Not to get anyone's hopes up, but as the latest round of major fashion weeks kicked into high gear with Friday's start of New York's fall shows, some designers are finally making noise that we're not.

"What's happening in fashion is like inviting someone to dinner and stuffing them with double helpings. By the time dessert comes around, they can't look at food anymore," Stefano Gabbana told the Associated Press before the Dolce & Gabbana fall menswear show last month in Milan.

"Basta (enough) with overkill," Fendi creative director Silvia Venturini said after her show.

"Everybody is doing everything fast," said Tomas Maier, creative director at Bottega Veneta. "The consumer needs time to understand."

This is a change from the fashion industry's usual response to consumer grumbling: We have only ourselves to blame. Because we love to buy. We get bored easily. And once we got hooked on the fast turnover of styles at chains like Express and Target, everyone from top designers down were forced to crank out as much variety as possible to keep us interested and spending.

The latest twist to this cycle:, which sells designer clothing and accessories, has cut a deal with the relaunching Halston line to begin selling two of its fall runway looks the day after Halston's Monday show in New York.

"Is it right? Is it wrong? I don't know," Hope Greenberg, fashion director of shopping magazine Lucky, said of the fast-fashion climate in general during a phone interview. "That's the reality."

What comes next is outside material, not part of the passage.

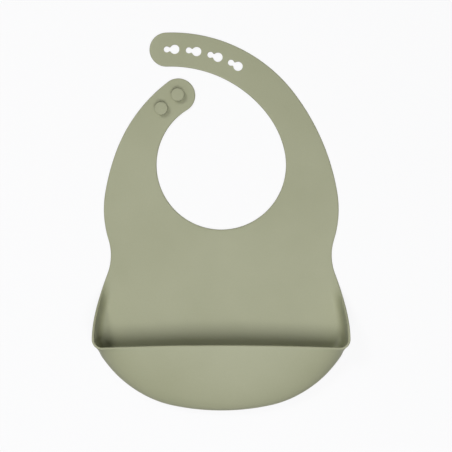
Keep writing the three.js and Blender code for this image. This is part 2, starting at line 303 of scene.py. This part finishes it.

No matter how loud we grumbled about it, the industry couldn't hear it anyway. We were drowned out for a long time by the beeps of cash registers recording healthy sales. But in the past two years or so, that beeping has quieted. And the blah economy isn't the only reason.

Teen and high-end sales have been fine, but women shopping that middle ground have started making their dissatisfaction about quantity and quality known by spending less. The Gap, Ann Taylor, Liz Claiborne, Chico's and Talbots are among the brands that have seen sales cool, and they and cohorts feeling the same pain have been struggling to find ways to get women excited about clothes again.

Having big-name designers support the "less is more" movement could be significant in clueing in their fashion colleagues. But in the end, it could be only noise.

Designers sometimes talk about how the fast-fashion pace can be brutal, but this sudden group rallying cry seemed to come out of nowhere. It's as if they had a meeting, decided they were tired of talking about too-skinny models and voted to divert attention to another issue - any issue.

"Everyone knows the business is sluggish," Lucky's Greenberg said. "Somehow they have to keep the excitement level up. It's hard for designers to do that. . . . (But) it's hard to imagine changing back to a time when the same clothes are in stores for four months or more."

If designers are putting any effort into producing fewer looks - most do 30- to 50-some each for fall and spring - we might see it now in New York, and in the ensuing weeks in London, Paris and Milan.

Even if that does happen, the reality may be that all of us have created a fashion monster that can never be tamed. All we can hope to do is control it with what we decide to buy, and not buy, when we're not too paralyzed to shop. And hope those decisions make the fashionmakers care enough to really listen.